Schools urged to promote tolerance in wake of Oak Creek temple shooting

Germantown Police Chaplain the Rev. Greg Young writes a note of support to the Sikh Community during Oak Creek National Night Out on Tuesday.

Germantown Police Chaplain the Rev. Greg Young writes a note of support to the Sikh Community during Oak Creek National Night Out on Tuesday. Photo By Peter Zuzga

Aug. 14, 2012

Germantown - Members of the public on Monday asked the school district to do a better job of promoting tolerance and diversity in the schools.

In the wake of the recent shooting at the Sikh temple in Oak Creek - where Wade Michael Page opened fire and killed six and wounded three before turning the gun on himself - two Germantown residents urged the School Board to spread tolerance and further educate students about other cultures. Their suggestion was met with applause among audience members.

"I am not Sikh, but as someone who shares ethnic ties with these people, as a fellow Wisconsinite, as a person who also has been harassed because of her religion growing up, I really feel with these people and it really hit home for me, these shootings last week, and I recognize this opportunity to make a change," said Sundus Arain, a Muslim woman, who recently graduated from Germantown High School.

Arain said her education, particularly world history, lacked basic teachings about cultures around the world. In fact, Arain said, when the class began the Islam unit, she taught portions of the class because she felt there were inaccuracies in the lesson.

"My world history curriculum was dismal," she said. "It only focused on Europe. If it even focused at all on Africa, Asia, Australia or any other areas, it still focused on Europe - whether it was conquest or trade."

Lisa Laskowski, a Germantown resident, echoed those sentiments and said teaching tolerance is increasingly important. She urged the board to do more to promote diversity in the schools.

"Historically, the institutions that have thrived and succeeded are those that have promoted diversity," Laskowski said. "By educating our children in an ethnocentric manner we are doing them a disservice and we aren't preparing them for the real world at all."

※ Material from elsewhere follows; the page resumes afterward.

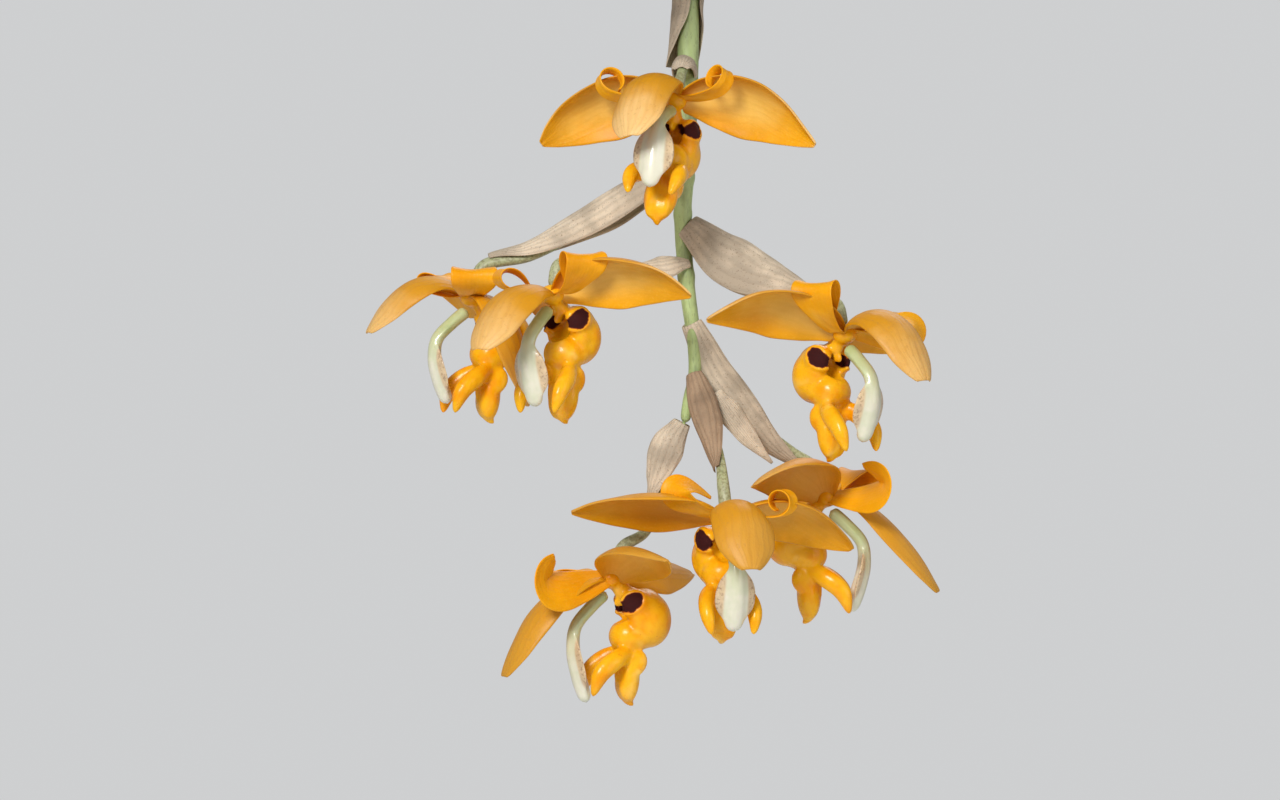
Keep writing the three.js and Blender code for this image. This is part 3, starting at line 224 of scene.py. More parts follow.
# Each flower's place on the raceme, the line of its ovary, its bract and, where they differ from
# the tables above, its sepals and petals.
FLOWERS = [
    {
        "name": "1", "centre": (-5.5, -31, -40), "yaw": -14, "pitch": 26, "swing": -4, "column_scale": 0.95,
        "node": (-0.4, 0, -28), "ovary": [(-2, -12, -27)],
        "bract": {"back": (0, 0.4, 1), "to": 0.5, "half_width": 4.6, "depth": 5.4},
        "dorsal": {"azimuth": -16, "length": 54, "slope": [(0, 32), (0.3, -22), (0.65, -76), (1, -94)]},
        "lateral_a": {"azimuth": 98, "length": 59, "slope": [(0, 28), (0.35, -6), (0.7, -36), (1, -40)]},
        "lateral_b": {"azimuth": 98, "slope": [(0, 28), (0.35, -6), (0.7, -34), (1, -38)]},
        "petal_a": {
            "azimuth": 62, "length": 44,
            "slope": [(0, -16), (0.4, 4), (0.55, 60), (1, 330)],
            "half_width": [(0, 2.6), (0.4, 3.5), (0.7, 3.2), (1, 2)],
        },
        "petal_b": {
            "azimuth": 62, "length": 48,
            "slope": [(0, -16), (0.4, -6), (0.55, 40), (1, 310)],
            "half_width": [(0, 2.8), (0.4, 3.8), (0.7, 3.2), (1, 2)],
        },
    },
    {
        "name": "2", "centre": (-82.8, 11, -113), "yaw": -72, "column_scale": 0.92,
        "node": (-0.8, 1, -64), "ovary": [(-18, 6, -74), (-38, 11, -86), (-60, 13, -97)],
        "bract": {"back": (0.4, 0, 1), "to": 0.76, "half_width": 4.6, "depth": 8},
        "dorsal": {"length": 51, "slope": [(0, 54), (0.3, 2), (0.65, -44), (1, -64)]},
        "lateral_a": {
            "azimuth": 124, "length": 56, "roll": -15,
            "slope": [(0, 20), (0.25, -40), (0.6, -74), (1, -86)],
            "half_width": [(0, 4.5), (0.18, 10), (0.45, 13), (0.7, 10.5), (0.9, 5), (1, 1.2)],
        },
        "petal_a": {"azimuth": 78, "slope": [(0, 0), (0.35, 16), (0.52, 50), (0.66, 170), (1, 220)]},
        "petal_b": {"length": 34},
    },
    {
        "name": "3", "centre": (-51.3, -30, -113), "yaw": -38, "column_scale": 0.95,
        "node": (-0.8, 0, -101), "ovary": [(-14, -8, -104), (-32, -18, -106)],
        "bract": {"back": (0, 0.3, 1), "to": 0.44, "half_width": 4.9, "depth": 5.4},
        "dorsal": {"length": 53, "slope": [(0, 26), (0.3, -6), (0.65, -48), (1, -66)]},
        "lateral_a": {
            "azimuth": 106, "length": 58, "roll": -50,
            "slope": [(0, 40), (0.35, 10), (0.7, -18), (1, -30)],
        },
        "lateral_b": {"azimuth": 152, "slope": [(0, 10), (0.35, -14), (0.7, -36), (1, -40)]},
        "petal_a": {
            "start": (1, 4.5, 1), "azimuth": 68, "length": 45,
            "slope": [(0, 5), (0.35, 34), (0.52, 68), (0.66, 190), (1, 236)],
        },
        "petal_b": {"azimuth": 40, "length": 36},
    },
    {
        "name": "4", "centre": (58.9, -18, -127.5), "yaw": 44, "column_scale": 0.92,
        "node": (-1.2, 0, -87), "ovary": [(13, -4, -100), (29, -8, -109), (44, -12, -115)],
        "bract": {"back": (0.4, 0, 1), "to": 0.66, "half_width": 4.8, "depth": 12},
        "dorsal": {"length": 57, "slope": [(0, 58), (0.3, 2), (0.65, -52), (1, -72)]},
        "lateral_b": {
            "azimuth": 112, "length": 59, "roll": -45,
            "slope": [(0, 46), (0.35, 18), (0.7, -14), (1, -24)],
        },
        "petal_a": {
            "azimuth": 54, "roll": -30,
            "slope": [(0, -14), (0.4, -4), (0.6, 46), (0.72, 150), (1, 190)],
        },
        "petal_b": {
            "start": (1, 4.5, 1), "azimuth": 76, "length": 47,
            "slope": [(0, 14), (0.35, 44), (0.52, 74), (0.66, 190), (1, 236)],
        },
    },
    {
        "name": "5", "centre": (14.4, -24, -196), "yaw": 14, "column_scale": 0.98,
        "node": (2.6, -1, -142), "ovary": [(7, -5, -156), (12, -11, -174)],
        "bract": {"back": (-1, -0.4, 0), "to": 0.6, "half_width": 4.4, "depth": 6.5, "old": True},
        "dorsal": {"length": 50, "slope": [(0, 52), (0.3, -6), (0.65, -56), (1, -72)]},
        "lateral_a": {"azimuth": 100, "slope": [(0, 30), (0.35, -6), (0.7, -34), (1, -36)]},
        "lateral_b": {"azimuth": 106, "length": 58, "slope": [(0, 30), (0.35, 6), (0.7, -10), (1, -10)]},
        "petal_a": {
            "azimuth": 60,
            "slope": [(0, -8), (0.4, 10), (0.55, 60), (1, 340)],
            "half_width": [(0, 2.8), (0.4, 5.4), (0.7, 5.6), (1, 2.6)],
        },
        "petal_b": {
            "azimuth": 80, "length": 38, "roll": -30,
            "slope": [(0, 4), (0.35, 26), (0.52, 54), (0.66, 170), (1, 220)],
            "half_width": [(0, 2.6), (0.3, 4.6), (0.52, 7), (0.66, 7), (0.82, 4.6), (1, 1)],
        },
    },
    {
        "name": "6", "centre": (53, 12, -189.5), "yaw": 88, "column_scale": 1,
        "node": (1.8, 1, -122), "ovary": [(12, 5, -142), (26, 9, -160), (40, 12, -172)],
        "bract": {"back": (-0.8, -0.3, -0.4), "to": 0.68, "half_width": 5.4, "depth": 8.4},
        "dorsal": {"length": 58, "slope": [(0, 2), (0.3, -34), (0.65, -54), (1, -62)]},
        "lateral_b": {"azimuth": 120, "length": 58, "slope": [(0, 50), (0.35, 18), (0.7, -14), (1, -28)]},
        "petal_b": {
            "azimuth": 38, "roll": -50,
            "slope": [(0, -10), (0.4, 10), (0.62, 36), (0.74, 130), (1, 170)],
        },
    },
    {
        "name": "7", "centre": (-29.6, -6, -220), "yaw": -75, "column_scale": 1.08,
        "node": (-1.2, 1, -161), "ovary": [(-7, 2, -172), (-10, 2, -186), (-16, 0, -202)],
        "bract": {"back": (-1, 0, 0.3), "to": 0.5, "half_width": 4.4, "depth": 8},
        "dorsal": {"length": 60, "slope": [(0, 10), (0.3, -30), (0.65, -58), (1, -76)]},
        "lateral_a": {"azimuth": 98, "roll": -25, "slope": [(0, 48), (0.35, 16), (0.7, -8), (1, -10)]},
        "lateral_b": {"azimuth": 140, "slope": [(0, 30), (0.35, 5), (0.7, -10), (1, -15)]},
        "petal_a": {
            "azimuth": 24, "length": 42, "roll": -60,
            "slope": [(0, -14), (0.5, -4), (0.7, 30), (0.82, 110), (1, 140)],
            "half_width": [(0, 3.4), (0.35, 7), (0.7, 10), (0.85, 8), (1, 3)],
        },
        "petal_b": {"length": 36, "slope": [(0, -24), (0.35, -6), (0.52, 30), (0.66, 150), (1, 200)]},
    },
]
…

Arain proposed two options. The first would change the history curriculum by either encompassing the whole world; the second would be to have two courses - one that would teach western civilization with a focus on America and Europe and a second that focuses on the rest of the world.

"I think it's a very achievable goal, and if we work on the curriculum now, we can get it approved in time for the 2013-14 school year," she said.

Arain also asked the leaders in the district, including administrators, School Board members and teachers, to help develop an understanding and tolerance within the Germantown community.

Laskowski said the way to develop that tolerance is in the schools by expanding the history and social studies curriculum, including broader and global cultural teachings and expanding the language programs to include languages such as Mandarin.

"We need help from the top. I should not have had to teach some of the three-day unit on Islam, I should not have been harassed my junior year by a parent for my religion in a public school. That is completely wrong, and I should not have gone through that and others shouldn't either - and I think the example comes from leaders in the community," Arain said. "In the wake of these shootings how do you plan to address this in our community of Germantown?"

The board did not address the issue Monday; however, Board President Bob Soderberg said the board will review the information brought forth. He said the board welcomes diversity in the school district.

"I'll take your thoughts and I'll talk to my colleagues and we'll identify the opportunities, and if things need to be fixed we'll make sure we fix them," he said.